Tuesday, June 16, 2009

the moral of the poem

when i was in college i wrote the following poem and subsequently performed it a few times - i don't mean read it; i mean *performed* it. stayed tuned after - my point here is about the poem not the poem itself. one final thing - while it pains me greatly i will not be editing this.

What Do You Call It?

When at fourteen a man asks for your number and he's twenty five you are supposed to be too flattered to refuse and later you try to explain you can't go out with him and he says int he child's offended voice, "Whatever, I just figured I could take you out and show you how to treat a man."

You would think you might learn to stick up for yourself.

Especially whent htat same year a man of twenty seven hits on you and your mom and friend assure you he's, "being friendly, it's cute" and then he corners you and, while his hand weaves in the chain on your not yet breasts, asks you for drinks so you tell him how old you are and he says, "So you don't drink beer?"

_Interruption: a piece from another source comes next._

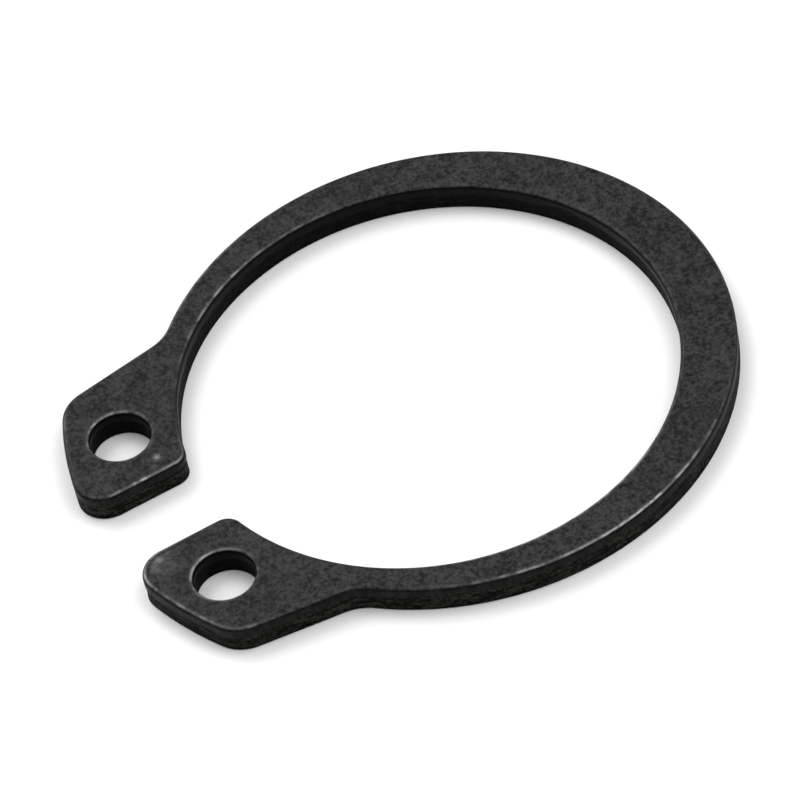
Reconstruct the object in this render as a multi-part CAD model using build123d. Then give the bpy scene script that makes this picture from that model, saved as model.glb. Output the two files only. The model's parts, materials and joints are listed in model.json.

At this point your voice should burst out of you.

But you've gone mute to the point that on your sixteenth birthday you get to make out with (Omigod) Billy Sutherland who spends the whole night tryin to wrestle into your pants and then storms out and you laugh nervous embarrassment trying to shake his words out of you head, "You aren't very responsive."

Oh, you want to be angry.

You would be if only you weren't consued with such shame that later that year your boyfriend, the man of your dreams, raped you and you couldn't even call it that, sure this was different from all that media hype - after all, he was _the one_, and you could still hear his voice echo in soft cadences of "I love you."

You didn't think you could get hit again. Bang.

You are the perfect target and your next boyfriend, the real soulmate of your life, who you are positive is different drives you to college, kissees your cheek and actually admits that he was so threatened by your leaving he thought about "getting you pregnant, so you would have to stay and marry me."

Which is so insane, it's surely time to protest.

But you don't cause waves not even when some post pubescent crawls all over you with what he considers poetic seduction and fumlbes around causeless not paying the slightest bit of attentio to your reactions or lack thereof, comes in spasms and rolls over to ask, "Did I do you up or shall I continue?"

The word no is in your vocabulary - use it.

But it's always easier to say yes and when a man you barely know asks you to go for a drive you don't want to be mean so you climb in his car and things go as things go and he sucks your breast as you detach yourself from it and give it over for the simple price of a smile and "I'll call you"

I am positive you could attempt being rude.

But there aren't words in our programming. There is only some nameless passivity of discontentment we find clawing at our sternums, company to the doubt that we will stop it next time and the paralysis of knowing hat there will be a next time. But mostly there is the fear of wondering if the next time will follow, "I do."


my favorite thing about this poem is that one of the stanzas was about a guy in the poetry class and i got to read it to the class with him sitting there. what can i say - what i think is funny . . . actually little side story my favorite poem i ever wrote for that class was a collection of all the bizarre shit that people in the class had said. but i have dIgressed; back to my point.

so after the first time i performed it - or maybe it was the last. or maybe it was both come to think of it. anyhoo - a whole crapload of women came up to tell me how they could relate and i gave voice to their experience yadda yadda yadda. i'm sorry - i don't mean to yadda yadda but it was soooo heavy on the victimization and the what has been done to. i agree there was definitely that element to it but what really annoyed me is that the BIGGEST message was personal responsibility. the idea of what we allow. i get that the other stuff was there and all but no one seemed to click on for even a minute that i was criticizing the "you" that i was addressing. very annoying.

that's it. that was my whole point. just didn't feel like talking about politics or gideon or my . . . well, i always want to talk about my kid.